- **Exercise description**: Copy out all of the material, matching it word for word.

## Begin Material

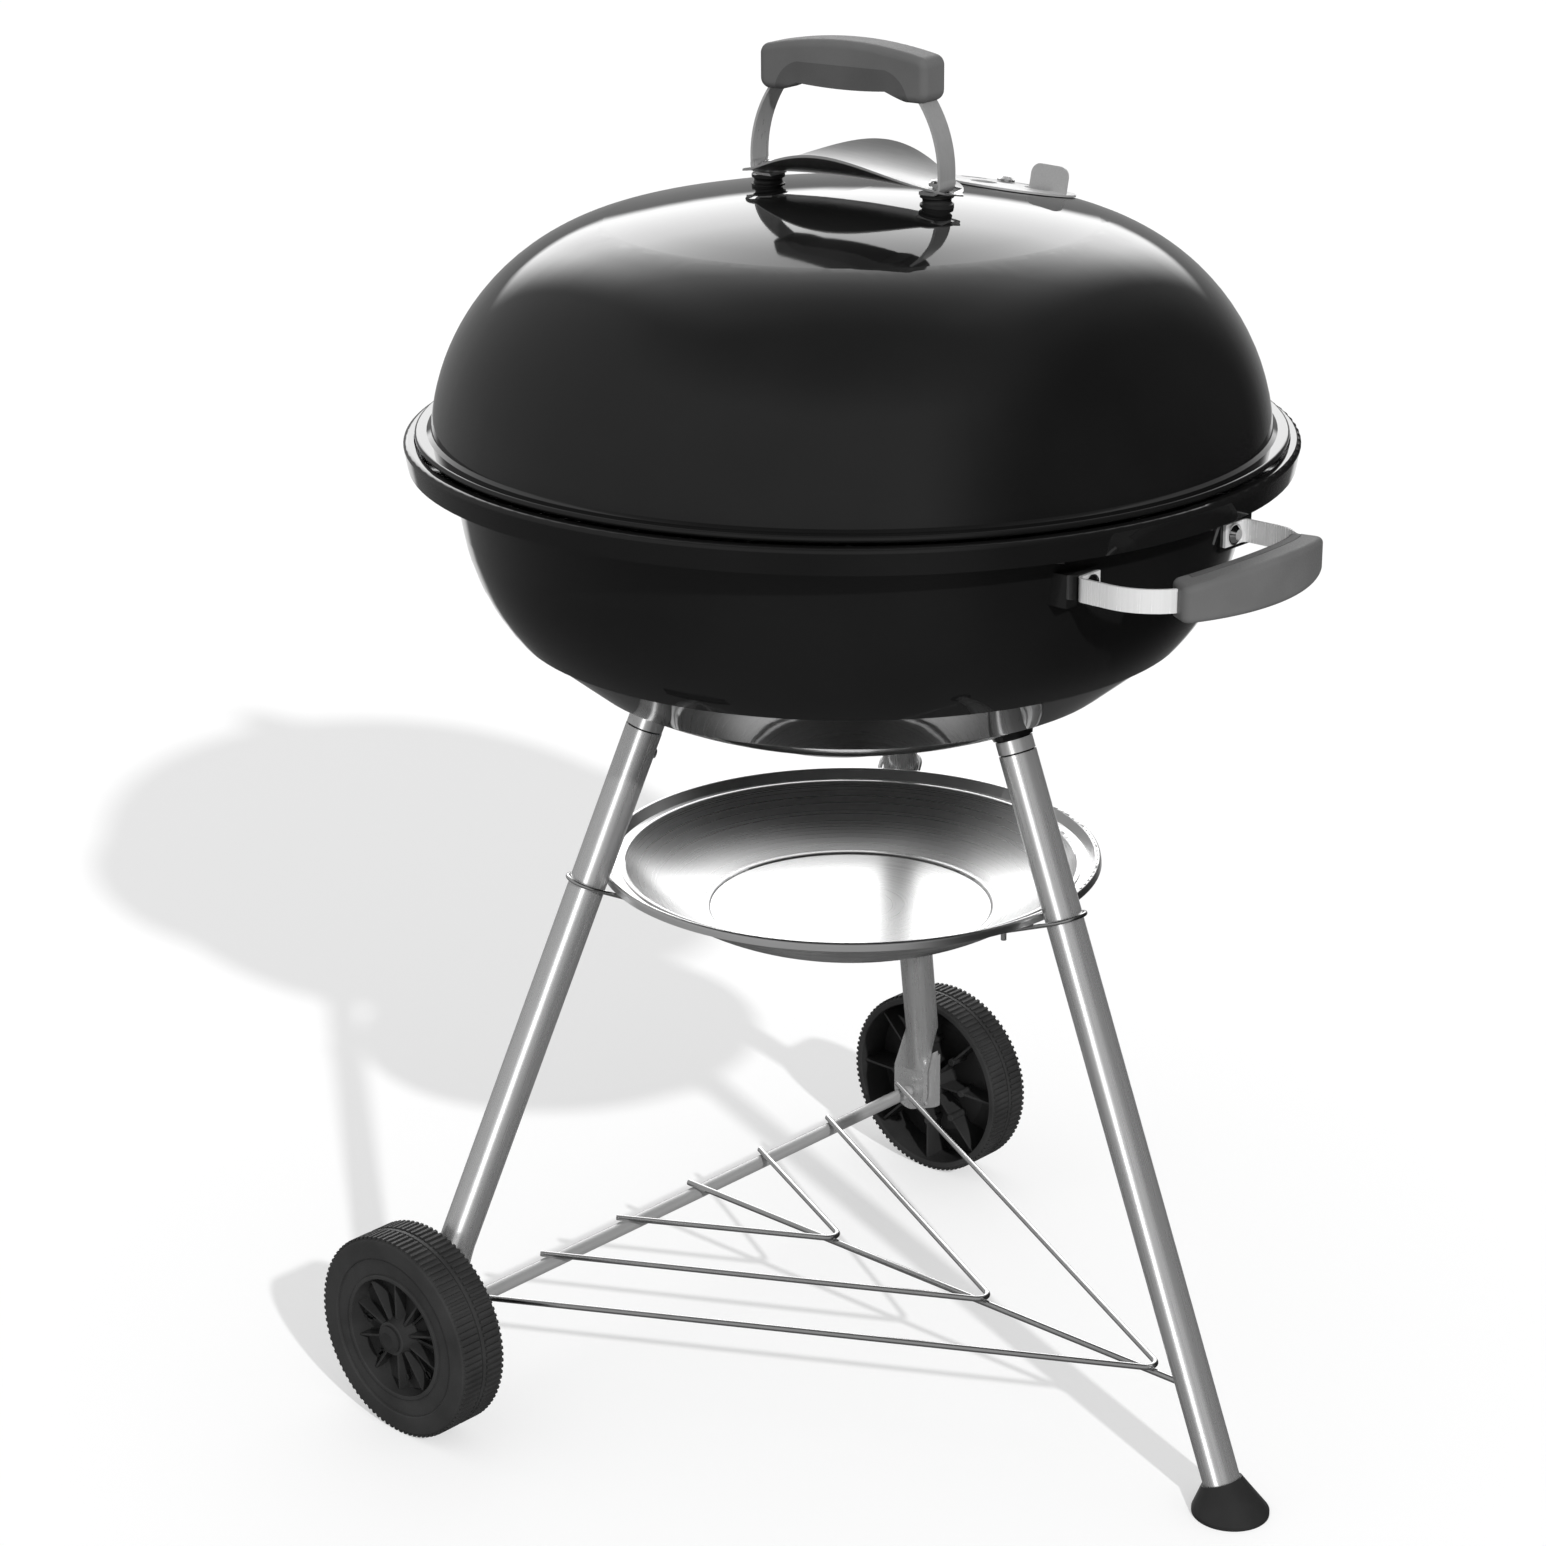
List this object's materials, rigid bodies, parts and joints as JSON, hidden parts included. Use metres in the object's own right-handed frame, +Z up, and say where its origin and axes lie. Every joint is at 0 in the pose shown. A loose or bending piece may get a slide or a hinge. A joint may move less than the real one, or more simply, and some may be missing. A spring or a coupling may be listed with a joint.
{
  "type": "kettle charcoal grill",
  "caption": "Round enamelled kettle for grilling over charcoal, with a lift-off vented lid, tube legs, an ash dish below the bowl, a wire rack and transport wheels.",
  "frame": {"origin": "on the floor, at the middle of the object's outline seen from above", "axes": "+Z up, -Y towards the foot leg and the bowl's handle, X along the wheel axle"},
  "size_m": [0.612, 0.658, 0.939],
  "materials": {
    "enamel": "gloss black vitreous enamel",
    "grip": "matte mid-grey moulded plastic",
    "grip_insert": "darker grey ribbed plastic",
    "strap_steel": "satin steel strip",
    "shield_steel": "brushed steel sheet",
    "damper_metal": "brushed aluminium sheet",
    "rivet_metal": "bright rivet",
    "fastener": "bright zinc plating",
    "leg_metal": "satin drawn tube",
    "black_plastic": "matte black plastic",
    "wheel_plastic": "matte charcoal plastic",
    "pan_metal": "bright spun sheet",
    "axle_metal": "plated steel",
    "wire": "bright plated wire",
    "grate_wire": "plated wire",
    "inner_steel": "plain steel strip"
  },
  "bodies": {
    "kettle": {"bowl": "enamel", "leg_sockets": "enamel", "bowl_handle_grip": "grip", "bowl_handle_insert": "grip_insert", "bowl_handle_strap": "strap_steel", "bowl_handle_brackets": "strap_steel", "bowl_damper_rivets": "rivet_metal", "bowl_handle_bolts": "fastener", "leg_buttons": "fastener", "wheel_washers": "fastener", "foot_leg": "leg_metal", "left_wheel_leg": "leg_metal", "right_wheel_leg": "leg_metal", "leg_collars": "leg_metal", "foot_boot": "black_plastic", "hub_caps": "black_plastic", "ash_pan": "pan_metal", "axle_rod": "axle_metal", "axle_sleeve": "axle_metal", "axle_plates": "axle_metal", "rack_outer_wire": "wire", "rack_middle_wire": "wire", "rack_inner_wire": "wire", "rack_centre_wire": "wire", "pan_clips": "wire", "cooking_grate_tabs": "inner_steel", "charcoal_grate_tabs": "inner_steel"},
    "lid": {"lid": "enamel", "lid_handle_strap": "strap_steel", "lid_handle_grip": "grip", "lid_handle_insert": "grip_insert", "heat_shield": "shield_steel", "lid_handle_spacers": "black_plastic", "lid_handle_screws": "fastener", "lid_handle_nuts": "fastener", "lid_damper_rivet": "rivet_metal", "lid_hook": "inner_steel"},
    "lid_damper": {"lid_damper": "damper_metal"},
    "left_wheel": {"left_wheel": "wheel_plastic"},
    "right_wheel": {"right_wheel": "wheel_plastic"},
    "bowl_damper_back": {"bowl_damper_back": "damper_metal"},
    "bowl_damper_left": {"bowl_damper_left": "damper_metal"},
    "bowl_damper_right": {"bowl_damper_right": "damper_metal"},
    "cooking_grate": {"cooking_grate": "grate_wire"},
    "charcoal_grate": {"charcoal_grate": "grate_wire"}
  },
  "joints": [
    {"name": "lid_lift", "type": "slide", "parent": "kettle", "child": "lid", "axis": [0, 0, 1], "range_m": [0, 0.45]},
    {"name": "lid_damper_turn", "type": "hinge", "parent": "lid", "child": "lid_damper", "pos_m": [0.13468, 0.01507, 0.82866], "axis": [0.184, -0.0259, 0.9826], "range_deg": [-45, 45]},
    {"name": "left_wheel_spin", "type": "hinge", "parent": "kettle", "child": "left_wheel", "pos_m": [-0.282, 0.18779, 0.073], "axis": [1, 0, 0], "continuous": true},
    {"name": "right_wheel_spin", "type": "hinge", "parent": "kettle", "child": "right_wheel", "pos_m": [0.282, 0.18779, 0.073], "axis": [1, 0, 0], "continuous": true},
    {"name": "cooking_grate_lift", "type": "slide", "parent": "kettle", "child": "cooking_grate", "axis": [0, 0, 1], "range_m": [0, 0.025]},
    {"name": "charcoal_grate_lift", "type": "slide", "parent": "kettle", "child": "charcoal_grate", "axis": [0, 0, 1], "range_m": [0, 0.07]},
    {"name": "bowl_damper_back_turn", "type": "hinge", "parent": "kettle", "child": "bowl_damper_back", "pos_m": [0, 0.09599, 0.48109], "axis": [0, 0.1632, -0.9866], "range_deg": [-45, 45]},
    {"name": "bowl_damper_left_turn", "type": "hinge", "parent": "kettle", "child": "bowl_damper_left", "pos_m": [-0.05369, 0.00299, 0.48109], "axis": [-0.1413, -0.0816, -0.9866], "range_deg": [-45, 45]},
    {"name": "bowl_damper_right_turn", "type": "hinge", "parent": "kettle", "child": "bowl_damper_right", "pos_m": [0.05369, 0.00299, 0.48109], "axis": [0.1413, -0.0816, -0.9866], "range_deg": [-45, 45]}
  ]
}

## End Material

- **Response**:
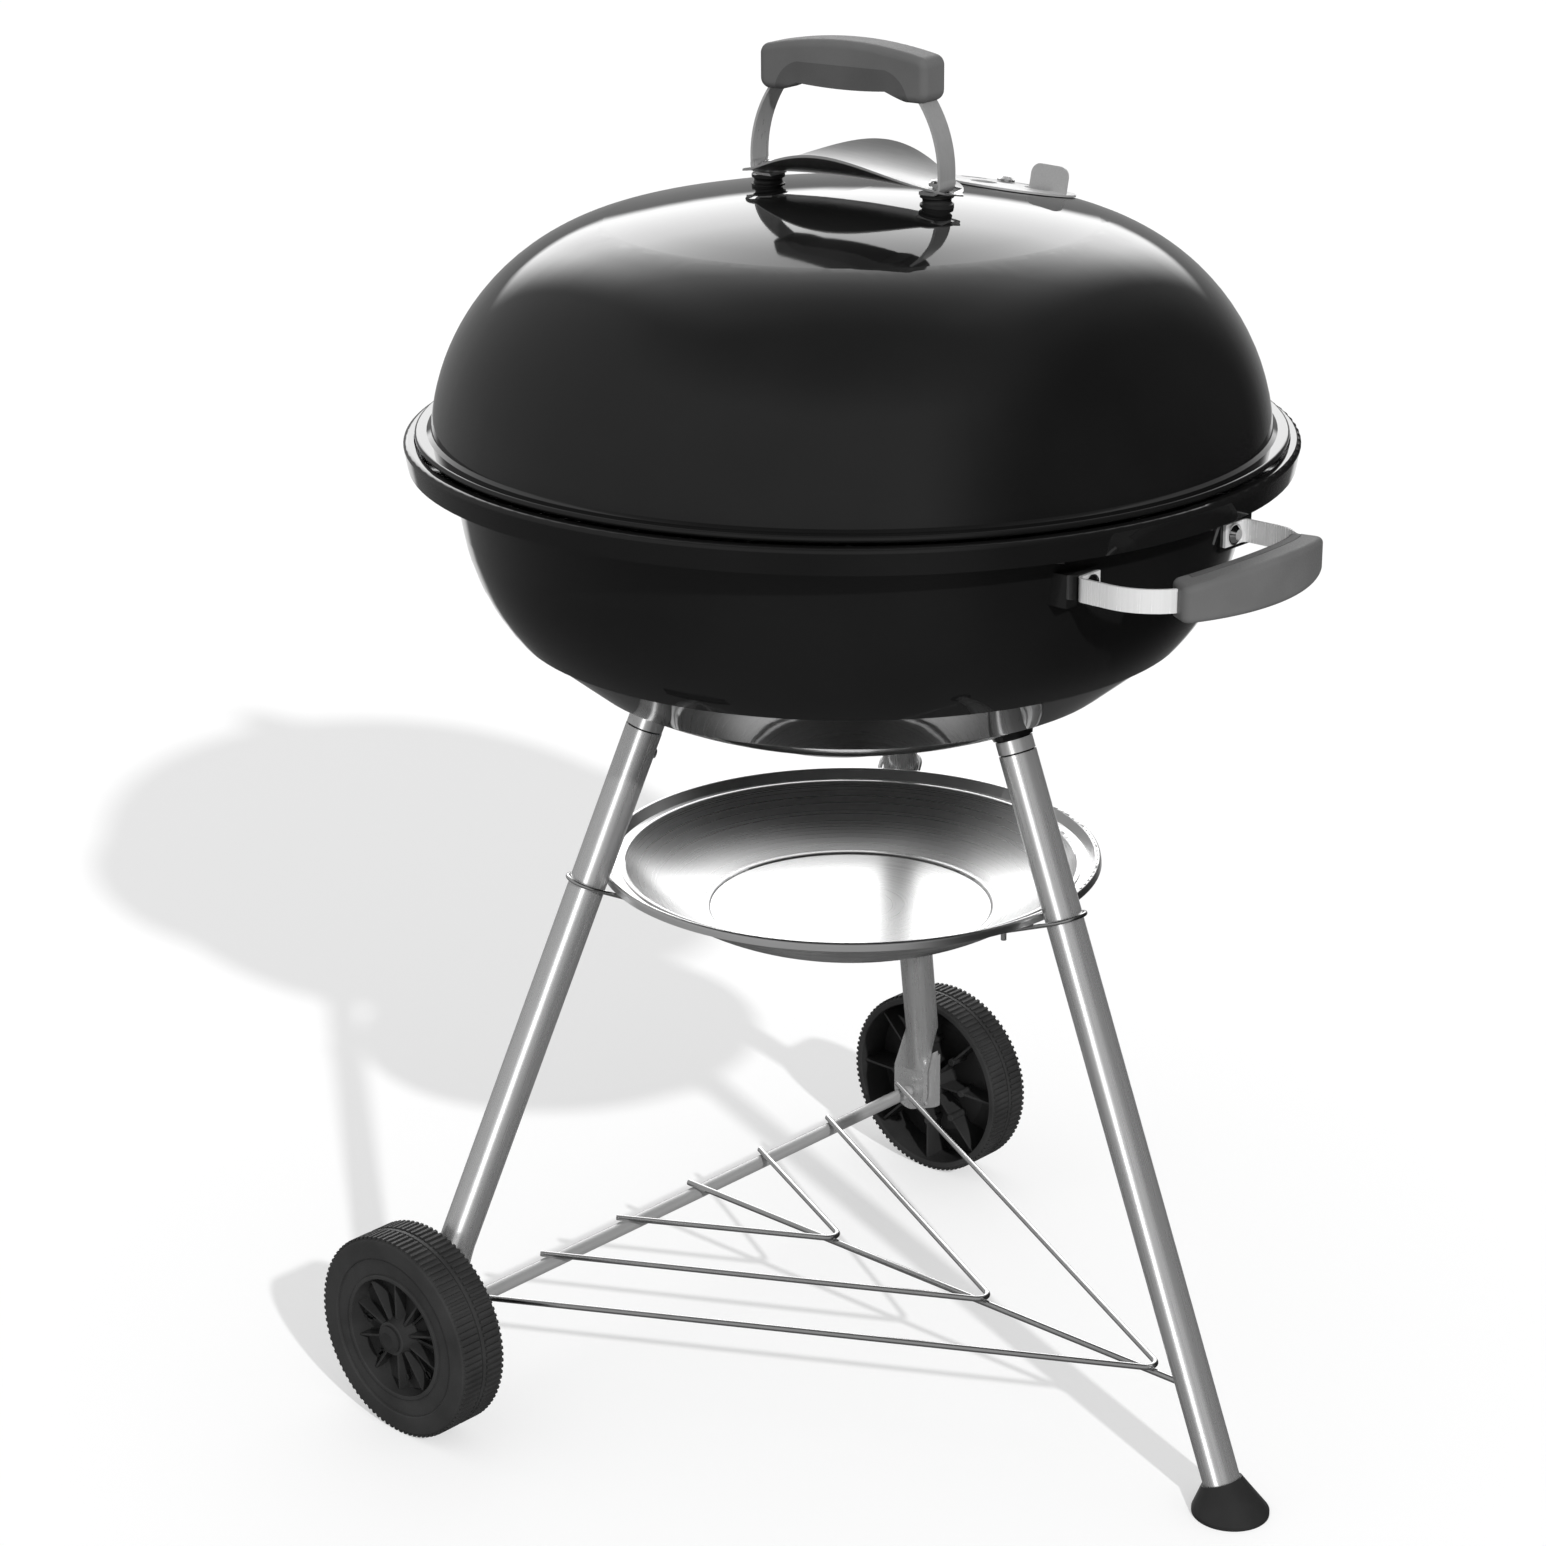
List this object's materials, rigid bodies, parts and joints as JSON, hidden parts included. Use metres in the object's own right-handed frame, +Z up, and say where its origin and axes lie. Every joint is at 0 in the pose shown. A loose or bending piece may get a slide or a hinge. A joint may move less than the real one, or more simply, and some may be missing. A spring or a coupling may be listed with a joint.
{
  "type": "kettle charcoal grill",
  "caption": "Round enamelled kettle for grilling over charcoal, with a lift-off vented lid, tube legs, an ash dish below the bowl, a wire rack and transport wheels.",
  "frame": {"origin": "on the floor, at the middle of the object's outline seen from above", "axes": "+Z up, -Y towards the foot leg and the bowl's handle, X along the wheel axle"},
  "size_m": [0.612, 0.658, 0.939],
  "materials": {
    "enamel": "gloss black vitreous enamel",
    "grip": "matte mid-grey moulded plastic",
    "grip_insert": "darker grey ribbed plastic",
    "strap_steel": "satin steel strip",
    "shield_steel": "brushed steel sheet",
    "damper_metal": "brushed aluminium sheet",
    "rivet_metal": "bright rivet",
    "fastener": "bright zinc plating",
    "leg_metal": "satin drawn tube",
    "black_plastic": "matte black plastic",
    "wheel_plastic": "matte charcoal plastic",
    "pan_metal": "bright spun sheet",
    "axle_metal": "plated steel",
    "wire": "bright plated wire",
    "grate_wire": "plated wire",
    "inner_steel": "plain steel strip"
  },
  "bodies": {
    "kettle": {"bowl": "enamel", "leg_sockets": "enamel", "bowl_handle_grip": "grip", "bowl_handle_insert": "grip_insert", "bowl_handle_strap": "strap_steel", "bowl_handle_brackets": "strap_steel", "bowl_damper_rivets": "rivet_metal", "bowl_handle_bolts": "fastener", "leg_buttons": "fastener", "wheel_washers": "fastener", "foot_leg": "leg_metal", "left_wheel_leg": "leg_metal", "right_wheel_leg": "leg_metal", "leg_collars": "leg_metal", "foot_boot": "black_plastic", "hub_caps": "black_plastic", "ash_pan": "pan_metal", "axle_rod": "axle_metal", "axle_sleeve": "axle_metal", "axle_plates": "axle_metal", "rack_outer_wire": "wire", "rack_middle_wire": "wire", "rack_inner_wire": "wire", "rack_centre_wire": "wire", "pan_clips": "wire", "cooking_grate_tabs": "inner_steel", "charcoal_grate_tabs": "inner_steel"},
    "lid": {"lid": "enamel", "lid_handle_strap": "strap_steel", "lid_handle_grip": "grip", "lid_handle_insert": "grip_insert", "heat_shield": "shield_steel", "lid_handle_spacers": "black_plastic", "lid_handle_screws": "fastener", "lid_handle_nuts": "fastener", "lid_damper_rivet": "rivet_metal", "lid_hook": "inner_steel"},
    "lid_damper": {"lid_damper": "damper_metal"},
    "left_wheel": {"left_wheel": "wheel_plastic"},
    "right_wheel": {"right_wheel": "wheel_plastic"},
    "bowl_damper_back": {"bowl_damper_back": "damper_metal"},
    "bowl_damper_left": {"bowl_damper_left": "damper_metal"},
    "bowl_damper_right": {"bowl_damper_right": "damper_metal"},
    "cooking_grate": {"cooking_grate": "grate_wire"},
    "charcoal_grate": {"charcoal_grate": "grate_wire"}
  },
  "joints": [
    {"name": "lid_lift", "type": "slide", "parent": "kettle", "child": "lid", "axis": [0, 0, 1], "range_m": [0, 0.45]},
    {"name": "lid_damper_turn", "type": "hinge", "parent": "lid", "child": "lid_damper", "pos_m": [0.13468, 0.01507, 0.82866], "axis": [0.184, -0.0259, 0.9826], "range_deg": [-45, 45]},
    {"name": "left_wheel_spin", "type": "hinge", "parent": "kettle", "child": "left_wheel", "pos_m": [-0.282, 0.18779, 0.073], "axis": [1, 0, 0], "continuous": true},
    {"name": "right_wheel_spin", "type": "hinge", "parent": "kettle", "child": "right_wheel", "pos_m": [0.282, 0.18779, 0.073], "axis": [1, 0, 0], "continuous": true},
    {"name": "cooking_grate_lift", "type": "slide", "parent": "kettle", "child": "cooking_grate", "axis": [0, 0, 1], "range_m": [0, 0.025]},
    {"name": "charcoal_grate_lift", "type": "slide", "parent": "kettle", "child": "charcoal_grate", "axis": [0, 0, 1], "range_m": [0, 0.07]},
    {"name": "bowl_damper_back_turn", "type": "hinge", "parent": "kettle", "child": "bowl_damper_back", "pos_m": [0, 0.09599, 0.48109], "axis": [0, 0.1632, -0.9866], "range_deg": [-45, 45]},
    {"name": "bowl_damper_left_turn", "type": "hinge", "parent": "kettle", "child": "bowl_damper_left", "pos_m": [-0.05369, 0.00299, 0.48109], "axis": [-0.1413, -0.0816, -0.9866], "range_deg": [-45, 45]},
    {"name": "bowl_damper_right_turn", "type": "hinge", "parent": "kettle", "child": "bowl_damper_right", "pos_m": [0.05369, 0.00299, 0.48109], "axis": [0.1413, -0.0816, -0.9866], "range_deg": [-45, 45]}
  ]
}